THE BUDGET (why order exists)
  detection collapses past ~400-500 LOC, ~300-500 LOC/hr, ~60 min  (SmartBear/Cisco, Fagan)
  finite + decaying attention → order = allocate to max (defects × severity)
  protect the budget: automate style/format/lint/types in CI → never reaches a human

ORDER = expected-value (severity × cost-to-fix-late, minus what machines catch)
  1 correctness   2 concurrency   3 design   4 security   5 tests
  6 maintainability   7 style→CI (NEVER a human)
  stopping rule: found a big one? surface it, STOP nitting code that may be deleted

LAYERS OF UNDERSTANDING (bottom-up; each is the next one's standard)
  intent → contract → correctness → fit → maintainability
  no intent stated = first finding (can't judge "correct" without "correct for what")

CONTEXT RECONSTRUCTION (read beyond the diff)
  changed signature? → read the CALLERS
  net-negative diff? → read the DELETED code (guards die here)
  changed field/default? → read the TYPE's other methods + the dead path it wakes
  ask: "what did this diff change that the diff doesn't SHOW?"
  PULL & RUN when reading can't establish correctness: UI, migrations, concurrency(-race)

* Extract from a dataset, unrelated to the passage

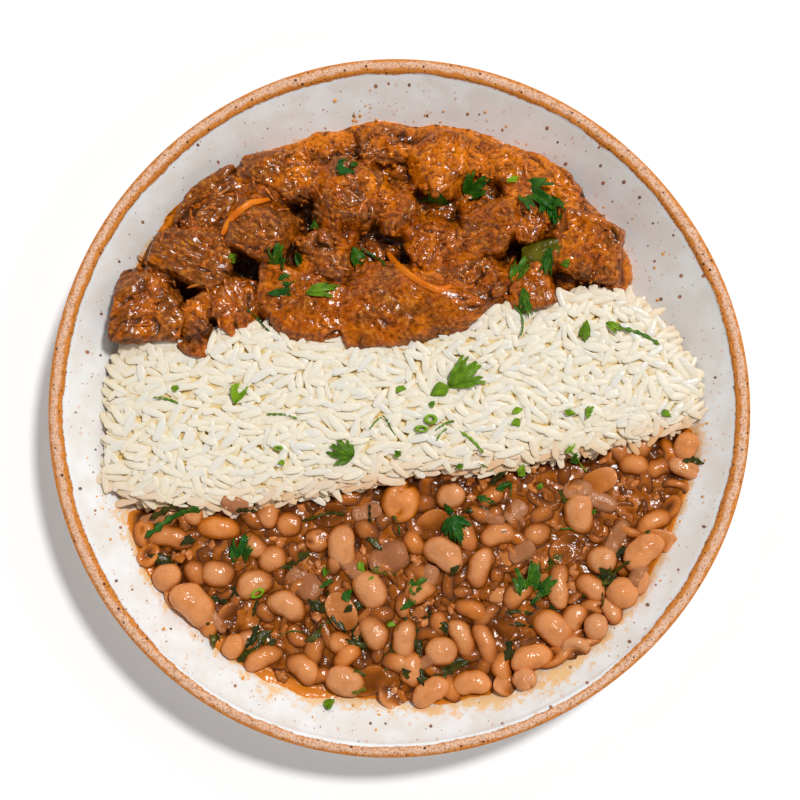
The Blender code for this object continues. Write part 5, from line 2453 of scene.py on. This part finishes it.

BEHAVIORAL CHANGE, NO LOCAL DIFF
  flipped default · removed guard upstream · inverted condition (==/!=)
  small diff ≠ small change — calibrate to behavioral blast radius, not line count

TESTS AS SPEC (read assertions, not counts)
  smells: assertion-free · testing-the-mock · over-mocked · snapshot rubber-stamp
  ask each test: would it FAIL on the most likely bug? no → theater (worse than none)
  missing test = highest-signal DESIGN smell (hard to test ⇒ hard to use)

DESIGN LEFT
  "wrong approach" on a finished PR = most expensive feedback (= rewrite)
  move it to: design doc / RFC → draft PR → early "right shape?" ping

COST OF A COMMENT (calibrate; most are NOT blocking)
  blocking: (wrong) | nit: (optional) | question: | fyi:/praise:
  prefer "LGTM with comments" over a round-trip for nits
  specific + suggested fix = 1 turn; vague = a thread.  review for author's growth too

CAN'T READ LINE-BY-LINE (generated/codemod/migration)
  review the TRANSFORMATION not the lines: spec/command + regenerate + spot-check
  + scan for the IRREGULAR hunk (hand-edit hiding in mechanical change) + run verification

Summary

  • Review is defect detection under a finite, decaying attention budget. The inspection-rate data is unambiguous: efficiency collapses past ~400–500 LOC, ~300–500 LOC/hour, and ~60 minutes (SmartBear/Cisco; Fagan). The reviewer doesn't feel the cliff, which is why discipline beats effort.
  • Because the budget is scarce, the order is an expected-value optimization: spend the freshest attention where severity × cost-to-fix-late is high and a machine can't help — correctness, concurrency, design, security — and push style/format/lint entirely onto CI so it never costs a human a second.
  • Understanding is built in layers — intent → contract → correctness → fit → maintainability — and each is the standard for the next. Anchor on intent before judging a line, or you get tautological correctness that catches nothing.
  • The diff is a lossy projection; the change lives in the system. Reconstruct callers, deletions, siblings, and broken invariants, and ask "what did this change that the diff doesn't show?" — because the worst defects (flipped defaults, removed guards, inverted conditions) have no local diff, and small diff ≠ small change.
  • Read the tests first as spec, but judge whether they constrain behavior — assertion-free, testing-the-mock, over-mocked, and snapshot-rubber-stamp tests provide zero detection and false confidence. The missing test is the highest-signal design smell.
  • Move design review left (docs, RFCs, draft PRs) because "wrong approach" on a finished PR is the most expensive feedback there is; within a PR, surface the big thing first and hold the nits. A comment is a withdrawal from the author's time and team goodwill — calibrate it, reserve blocking for what's wrong, and review for the author's growth.
  • For changes you can't read line-by-line (generated code, codemods, migrations), review the transformation: the spec/command, a regenerated diff, a spot-check, the irregular hunk, and the verification run — which is more reliable than a doomed heroic read.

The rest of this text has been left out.